If I had the GUI skills, two things would have been added to RT long ago.

  1. the possibility to delimit an RT-spot by something else than a rectangle or an ellipse, for example a freehand polygon or a Bézier curve…Nevertheless the gain obtained will be in most cases marginal.
  2. the possibility to use brushes (the tools created almost 20 years ago by Adobe…) associated or not with LA masks. It is true that there are tools - often unknown to LA - which allow to compensate for certain attributes of the brushes (removal of grease stains for example), but they do not compensate completely.

Some team members who had these skills have left RT and this is sorely felt, but who can I?

Jacques

Desmis,

I earlier (in another thread) asked for a more flexible shape to mark a local adjustment area than just 4 points which currently can only be adjusted along one of two axis - and the answer was that rotation would be too difficult to implement. This excludes a more precise marking of a local area, and such a large area where the current adjustment will work against the wanted effect speaks for a brush.

In my opinion RT is not far from being an attractive alternative to most commercial raw-editors, and a few main criteria when people compare are:

  1. the existence of a masking brush,

  2. a smoothly working File Browser where all kinds of files can be opened (by reference) in the largest possible scale and otherwise be compared internally in a slide show function, and

  3. except for raw files, no file loaded into the editor should be considered a new copy for editing unless this was explicitly demanded (it’s a mess with pp3 files piling up in the folders when those images are not meant to be edited).

And I almost forgot:

  1. An aspect ratio adjustment working horizontally and/or vertically in Camera-based Perspective.

  2. More than one incident of the Graduated filter.

Then RT would be good to compete with any raw-editor I know of - especially considering the difference in price!

A lot of ART is ported from RT…maybe RT can port the brush masking from ART

image

Or why not give ART a try?
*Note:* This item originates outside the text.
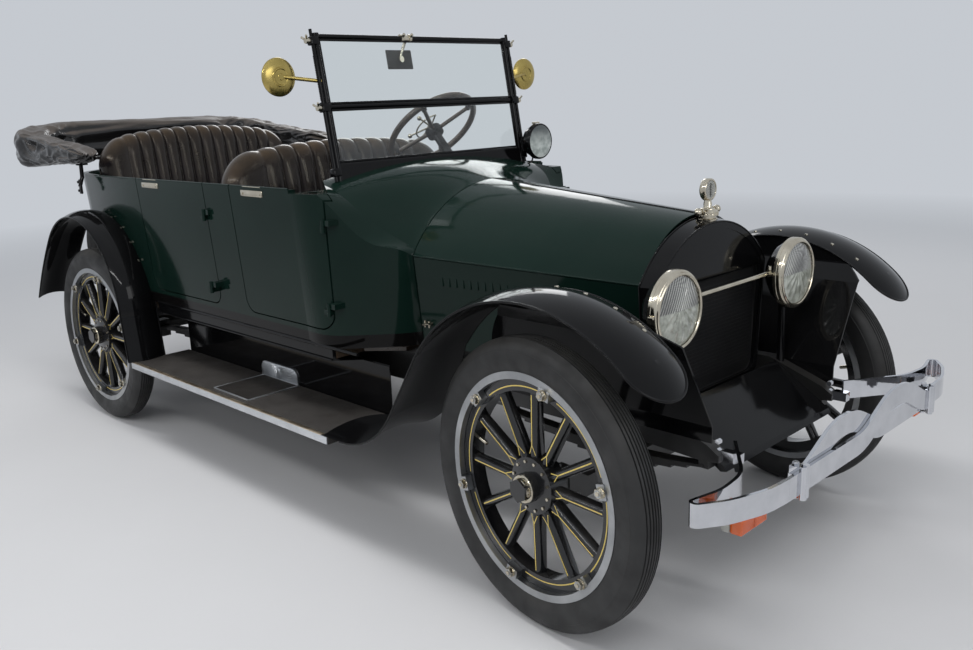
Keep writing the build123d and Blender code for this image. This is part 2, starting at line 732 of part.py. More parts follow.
def turn_lamps():
    # Each hangs by a short stem from the rear bar of a bumper end.
    lamps = []
    for side in (1, -1):
        x, y = bumper_x(side) + turn_lamp_set, side * turn_lamp_y
        low = bumper_z - bumper_tall / 2
        lamp = Pos(x + 20, y, low - 47) * Box(60, 130, 40)
        stem = rod((x, y, low - 30), (x, y, low - 0.5), 5)
        lamps.append(lamp + stem)
    return lamps


# Fenders and boards

def fender_face(half, crown, middle=(0, 0)):
    # The section of a fender, drawn with x across it and y towards its crown.
    inner = half - fender_sheet
    edges = [
        ThreePointArc((-half, 0), (0, crown), (half, 0)),
        Line((half, 0), (inner, -1)),
        ThreePointArc((inner, -1), (0, crown - fender_sheet), (-inner, -1)),
        Line((-inner, -1), (-half, 0)),
    ]
    return Pos(*middle) * make_face(edges)


def fender_strip(path, half, crown):
    plane = Plane(origin=path @ 0, x_dir=(0, 1, 0), z_dir=path % 0)
    return sweep(plane * fender_face(half, crown), path=path)


def front_fender(side):
    # A flat foot over the board's front end, a straight tail that narrows, an arch, and a round nose.
    y_wide = side * (board_inner_y + board_outer_y) / 2
    half_wide = (board_outer_y - board_inner_y) / 2
    y = side * (fender_outer_y - front_fender_width / 2)
    half = front_fender_width / 2
    crown = front_fender_crown
    arch = arc_about((at(wheelbase) + 15, 459), front_fender_radius, fender_arc_rear, fender_arc_front, y)
    start = arch @ 0
    tail_low = board_top + 1
    lap, bend = 30, 340
    slope = radians(-fender_arc_rear)
    run_z = start.Z - (tail_low + bend * (1 - cos(slope)))
    knee_x, knee_z = start.X - run_z / tan(slope), start.Z - run_z
    foot_middle = (knee_x - bend * sin(slope), knee_z + bend * cos(slope))

    def foot(turn):
        return (foot_middle[0] + bend * sin(turn), y_wide, foot_middle[1] - bend * cos(turn))
    flat = Line((at(board_front) - lap, y_wide, tail_low), foot(0))
    tail = ThreePointArc(foot(0), foot(slope / 2), foot(slope))
    low_path = Wire([flat, tail])
    knee = Plane(origin=foot(slope), x_dir=(0, 1, 0), z_dir=low_path % 1)
    shoulder = Plane(origin=start, x_dir=(0, 1, 0), z_dir=arch % 0)
    narrowing = loft([knee * fender_face(half_wide, crown), shoulder * fender_face(half, crown)])
    strip = fuse(fender_strip(low_path, half_wide, crown), narrowing, fender_strip(arch, half, crown))
    tip = Plane(origin=arch @ 1, x_dir=(0, 1, 0), z_dir=arch % 1)
    half_face = fender_face(half, crown) & (Pos(half, 0) * Rectangle(2 * half, 4 * crown))
    dome = revolve(tip * half_face, Axis(tip.origin, tip.y_dir), -180)
    return strip + dome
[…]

It does most things that RawTherapee does (except wavelets and retinex) but has pretty good masking abilities including brush masks, polygon shapes, gradients which can be used on multiple instances and combined with colour-similarity or parametric masks to make it easy to select things. It also has an inspector so you can look through your pictures easily to decide which ones to keep. That’s much of your wish list.
Bear in mind that most these extra features have been produced and are maintained by one person, so be kind and reasonable when making suggestions…

While still not ideal for your use case, the ability to add excluding can help in some situations to more precisely control the selected area.

Good call no capture sharpening either but many nice little features in ART for sure…ART will read the gain maps in my cell phone dng…does a really nice job relighting them…

Todd, spidermonkey, chaimav

Looks nice, I’ll give ART a try.

With the risk of sounding contrarian though, the demosaicing and capture sharpening in RT are two of my favorites.

So, a hybrid from the two cousins could only be an absolute hit.

The masking brush in ASK can easily be used, but it’s suffering from two shortages.

  1. The most serious is, that the well know key combination for brushing in a straight line can’t be used ( - as far as I can see - it’s a. left-click to mark the starting position A - b. point at the destiny position B, and c. shift + left-click to fill the space between A and B with a straight mask (or line)).
    This method can’t be used, as the Shift key toggles between painting and deleting.
    Have I missed another method to create a straight line along an otherwise curved border?
  2. The common understanding of Fill seems to be named “Hardness”.
    “Feather” seems to be Blur of the total mask, while “Smoothness” looks much like Edge feathering.
    Regularization is apparently the overall percentage scale (?)

It’s a bit difficult when the unusual choice of terms isn’t explained.

So far the two File Browsers for RT vs ART seem to work in the same way. There’s no way to browse through large version of the thumb nails in ART either (and still a TIF opened in the Browser will get a sidecar as if it was a new copy for editing).

So 2 out of 5 is better than nothing, though not ideal (the aspect ratio slider works fine).

I’ll have to check ART out for a bit longer to see, if I have lost functionality from RT that will make the swap harder.

I think adding a rotation to the current ellipse and rectangles would go a long way, if not solve all remaining issues. Would that be difficult ? I could give it a try maybe with some pointers to get started.